I took off my camelbak and gave it to my wife. I told her I was struggling to finish the last mile and she stayed with me and talked me through it. It was a big help and I did make it! 20 miles! It felt like it too! I finished the run in 3:35:58, with a pace of 10:48 per mile. I came into the house, showered and got dressed, and made it to Sunday School before the teacher had started the lesson.

If I had any grandeur thoughts of a fantastic time for the marathon, they were squelched from my mind this weekend. This marathon will be about finishing. Future marathons may include talk of time goals but this one is just about going the distance. In two weeks, I will find out what 22 miles feels like!!!

Happy Halloween!

7 Comments:

Blogger Jim said...

Wow! Congratulations on getting to the "big boy" miles as you would say. The thing about the big boy miles is that if you keep running like that, you'll just become a smaller boy. Something we all strive for.

I liked you line "Quitting was not an option but pace was no concern. ". I need to take on that philosphy. Can't wait to hear about the 22 miler!

5:00 AM

 
Blogger PLANET3RRY said...

Great work on your run, that is awesome. 20 miles, it's a strange distance... sorta like turning 21... a little different, a big milestone, but you still feel the same, well, a little.

I'll be interested to hear about how you feel about 22 miles. Don't worry about pace. Even if you know you are faster than your pace dictates, the pace will come with experience. Your mind hasn't been to this distance and all the standard literature tell you that you are going to be very fatigued for that long of a run... mind slows you down, self preservation.

Just use The Force and remember, there is no wall... and if it is, it's at mile 50, not mile 20

12:10 PM

 
Blogger Phil said...

Shane... you reached another significant running milestone. I really liked the way you just keep pushing ahead when the doubts cropped up. Don't be too worried about how well this run correlates with you marathon performance. I suspect that you had a lot more in you. The next time you try this push the pace up a little. You'll be on your feet far less time and put a lot less stress on your body.

Also, next time, bag the camel-back. They're great for hiking, they suck for running. You don't need to be caring around all that extra weight especially over 20 miles. Compute a course with shorter loops, perhaps 5 miles, that loop back to a common point. Set yourself up with 3 or 4 Gatorade bottles (12 oz) at the common point in your run. Each time you pass the point, drop an empty and pick up a fresh bottle. Also, by using shorter loops, you'll break up the run into managable sections.

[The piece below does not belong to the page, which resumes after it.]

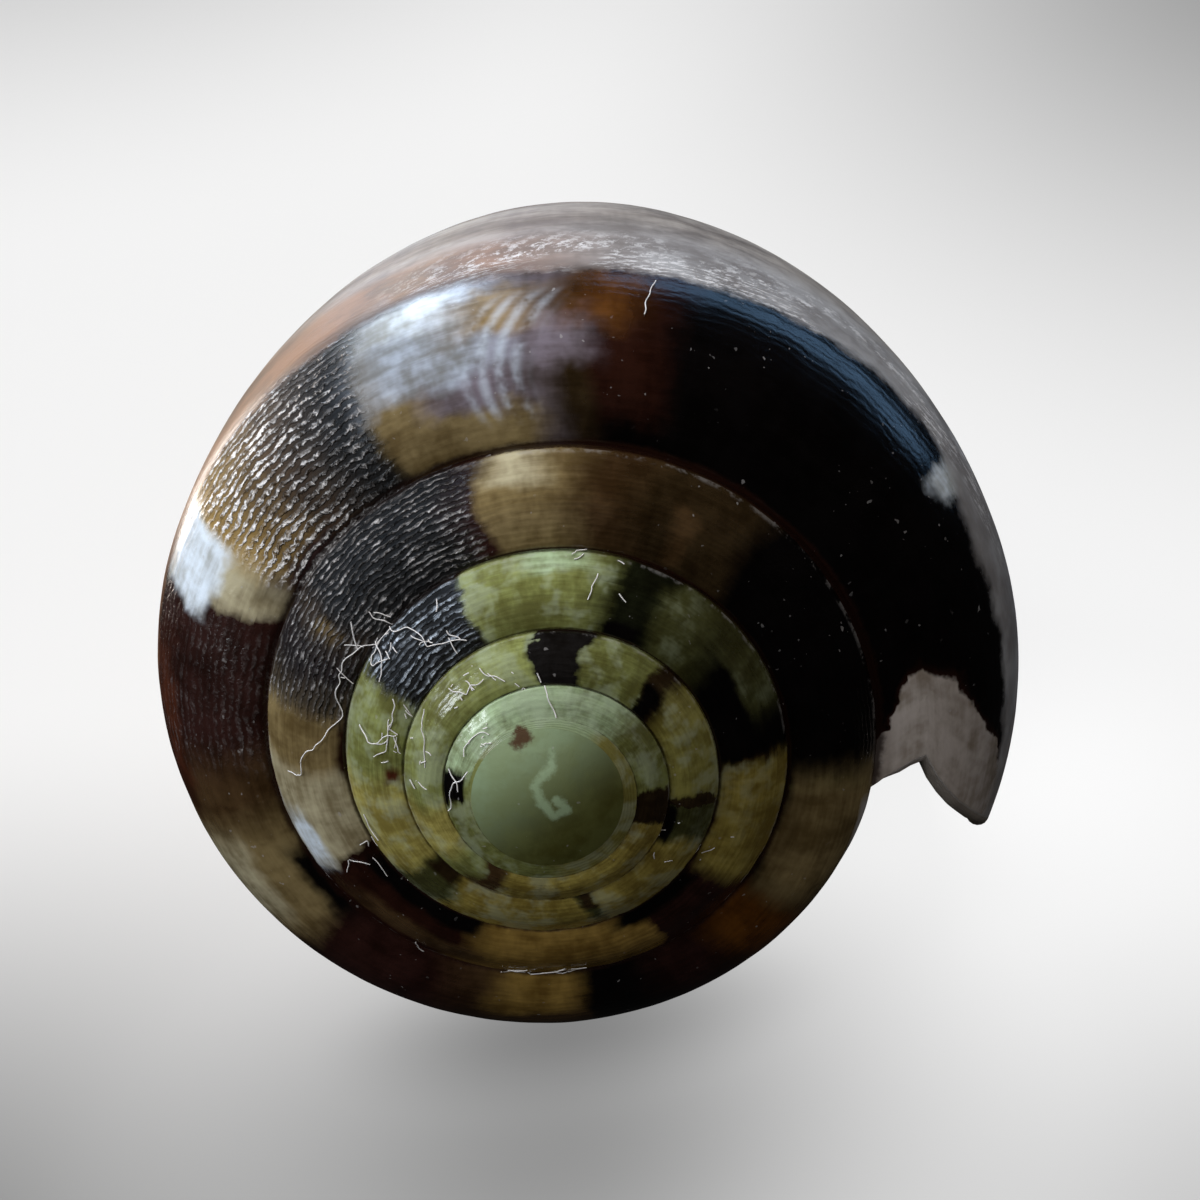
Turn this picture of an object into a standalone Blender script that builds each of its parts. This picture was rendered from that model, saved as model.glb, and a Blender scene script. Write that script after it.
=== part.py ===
"""Cone shell, one hollow solid lying on its side, with its spire towards -Y.

The shell is first built about its own axis, which points along +Z to the apex.
A turn is one revolution: turn 0 is the lip, and turns count back in growth from there.
A place is a position along the outline of the last whorl, in the plane of the axis:
0 at the suture, 1 at the whorl's widest line and 2 at the front end of the body.
Lengths are in units of UNIT until a vertex is made.
"""
import math

import bmesh
import bpy
from mathutils import Matrix, Vector

# Size: radius in metres of the suture where the lip meets the whorl before it.
UNIT = 0.0108

# Growth of the suture spiral: log radius and height as cubics.
GROWTH = (0.308, 0.025, -0.0044)
RISE = (0.361, 0.695, -0.487)
LIP_ANGLE = math.radians(-11.5)

# Arch of a whorl between its sutures, on the spire and on the last whorl.
SPIRE_ARCH = math.radians(58)
LAST_ARCH = math.radians(87)
ARCH_BLEND = (1.06, 0.16)

# Widest line of the last whorl, measured from the suture line.
WIDE_OUT = (0.0175, 0.067, 0.061)
WIDE_DROP = (0.12, 0.314)
WIDE_JOIN = 0.10

# Apex: turn at which the first whorl starts, and the dome inside it.
NUCLEUS_TURN = 5.6
APEX_HEIGHT = 0.535
DOME_RINGS = ((0.72, 0.45), (0.4, 0.85))

# Body below the widest line, and the front end.
BODY_LENGTH = 4.1
BODY_BULGE = 0.545
TIP_AT_LIP = 0.25
TIP_INSIDE = 0.14
LIP_FLARE = 0.06
FLARE_TURN = 0.30
END_ROUNDING = 0.14
END_RINGS = ((0.93, 0.55), (0.7, 0.9))

# Free edge of the lip across the shoulder: place, and the turn that it reaches.
# A notch lies at place 0.2, and the edge runs forward from there.
LIP_EDGE = (
    (0.00, 0.000),
    (0.10, 0.011),
    (0.20, 0.018),
    (0.27, 0.007),
    (0.45, -0.008),
    (0.73, -0.021),
    (1.00, -0.028),
)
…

Good luck with your 22 miler.

6:18 PM

 
Anonymous LLOYD BURTON said...

WOW - WHAT A GREAT FEAT! THERE ARE NO WALLS - FOR YOU - BUT I HIT A WALL LAST NIGHT WHEN I PAINTED OUR WOODWORK FOR 4 HOURS - AND LAY IN BED IN PAIN FOR AN HOUR AFTERWARD.
WE ARE SO PROUD OF YOU - I'VE BEEN CALLING YOU THE THIN-MAN! HOPE THAT IS OK - THERE USED TO BE A TV SHOW BY THAT NAME - PROBABLY BEFORE YOUR TIME. LOVE YOU-ALL - BE CAREFUL AND BE SAFE-ETHAN AND MORGAN'S PAPA

5:06 PM

 
Blogger Rick said...

I walked around downtown Pontotoc today. Probably about 1/2 mile, breathing hard when I got back to the car (it was after lunch at Boondocks, #1 Daughter & I went for a walk). It wore me out. Shut up.

Your Bro'

Rick

(oh, and congrats on hitting 20 miles)

12:31 PM

 
Anonymous leonard said...

Shane YOU ARE THE MAN!
Awesome job on making it to the big two oh. If I had one "do over" before I completed the marathon, it would have been great to bust 20 a couple of times. Sounds like you're on the way.
I expect on race day you'll have enough adrenaline that you’ll have to fight to keep your pace slow.
I have to disagree with Phil on the Camelback. I would't use it race day, but I sure wouldn’t give it up on the long runs untill then. Phil may have the willpower to loop by his house 4 or 5 times and not stop in to see what’s going on, but I like the idea of big loops so there’s no chance or returning without covering the distance (even if it means walking forever). Keep the Camelback… besides, it will add that much more speed to your run when you’re free of it (race day).
Thanks for the props on your blog. Can’t say that I’ve been on the blog enough to be an inspiration, but I appreciate you thinking of me.
Cover the distance, and the pace will take care of itself.
Congrats again. Hope to see you (from the stands) on race day!

1:17 PM

 
Blogger Phil said...

Shane .. are you still blogging. You have this great 20 mile run and then go silent. What's happening in your world?